The doubling of the federal estate, gift, and generation-skipping transfer tax exemptions has important consequences for many people. More individuals and married couples will now have estates that are no longer subject to federal estate tax liability (at least through 2025). Individuals who already used all of their federal gift tax exemption under the 2017 limits may want to consider making additional gifts to take advantage of the increased exemption. In addition to outright gifts, this could include more sophisticated gifting strategies, such as charitable remainder trusts (particularly with the increase in the charitable deduction as discussed below), grantor retained annuity trusts or intentionally defective grantor trusts (e.g. sale of certain assets to an irrevocable trust). While it is possible that the increased exemptions will be extended beyond 2025, it is far from certain.

You should reconsider the terms of your current estate plan to ensure the provisions in your documents reflect your wishes and planning strategy. Revocable trusts often use formulas to calculate the amount to fund certain trusts upon the first spouse’s death. You should revisit your plan to review whether any formulas in your documents will have unintended consequences given the new estate tax exemptions. Certain plans could result in more assets passing to a subtrust (which typically occurs upon the death of the first spouse) than originally anticipated. Other plans could be simplified by the increased exemptions, such as with the use of a disclaimer trust.

Regardless of whether an estate is subject to estate tax liability at death, assets will continue to receive a step-up in basis for federal income tax purposes upon a decedent’s death (which will not expire at the end of 2025). For married couples owning community property, both spouses’ halves of the community property also will continue to receive a full step-up in basis upon the death of the first spouse.
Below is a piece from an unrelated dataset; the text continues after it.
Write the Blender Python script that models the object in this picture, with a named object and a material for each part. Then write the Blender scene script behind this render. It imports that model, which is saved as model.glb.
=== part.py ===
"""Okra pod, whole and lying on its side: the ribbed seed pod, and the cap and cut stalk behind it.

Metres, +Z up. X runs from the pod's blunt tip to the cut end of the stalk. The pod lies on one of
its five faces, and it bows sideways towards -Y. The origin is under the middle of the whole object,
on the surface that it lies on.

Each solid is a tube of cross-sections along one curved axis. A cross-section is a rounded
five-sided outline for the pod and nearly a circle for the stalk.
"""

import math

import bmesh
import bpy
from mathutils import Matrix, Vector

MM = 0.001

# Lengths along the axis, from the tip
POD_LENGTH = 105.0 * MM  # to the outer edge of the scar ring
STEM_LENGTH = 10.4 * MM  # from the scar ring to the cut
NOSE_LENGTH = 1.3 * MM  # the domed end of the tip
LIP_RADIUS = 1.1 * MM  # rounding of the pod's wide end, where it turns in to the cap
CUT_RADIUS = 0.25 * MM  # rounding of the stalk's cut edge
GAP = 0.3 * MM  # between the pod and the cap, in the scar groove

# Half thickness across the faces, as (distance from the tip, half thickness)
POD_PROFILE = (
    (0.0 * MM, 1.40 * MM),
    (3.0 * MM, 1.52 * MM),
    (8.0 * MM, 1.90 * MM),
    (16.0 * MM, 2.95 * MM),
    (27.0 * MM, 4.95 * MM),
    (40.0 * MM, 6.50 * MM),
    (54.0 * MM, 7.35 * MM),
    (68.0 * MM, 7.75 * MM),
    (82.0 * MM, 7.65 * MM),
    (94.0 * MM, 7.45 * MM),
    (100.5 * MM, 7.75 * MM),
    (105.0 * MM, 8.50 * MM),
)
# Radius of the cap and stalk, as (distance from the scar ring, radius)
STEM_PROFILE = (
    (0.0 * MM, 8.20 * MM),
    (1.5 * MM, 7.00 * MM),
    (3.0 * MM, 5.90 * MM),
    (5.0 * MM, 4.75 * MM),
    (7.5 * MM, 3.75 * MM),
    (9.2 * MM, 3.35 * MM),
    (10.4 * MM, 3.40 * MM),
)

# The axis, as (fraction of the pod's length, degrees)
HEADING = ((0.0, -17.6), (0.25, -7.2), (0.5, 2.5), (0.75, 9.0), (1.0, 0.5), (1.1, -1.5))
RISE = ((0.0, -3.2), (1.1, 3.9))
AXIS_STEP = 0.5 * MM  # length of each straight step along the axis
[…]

The Act also makes many changes to personal income tax rates, corporate tax rates, taxation of pass-through businesses, deductions for charitable gifts (increases the deduction from 50% to 60% of adjusted gross income for gifts to public charities), use of 529 plans, like-kind exchanges, and other tax matters. For example, the new federal deduction for business income from pass-through entities may be relevant to certain business owners, regardless of whether the business is a sole proprietorship, s-corporation, partnership or limited liability company. However, like the estate tax, the pass-through deduction is set to expire at the end of 2025.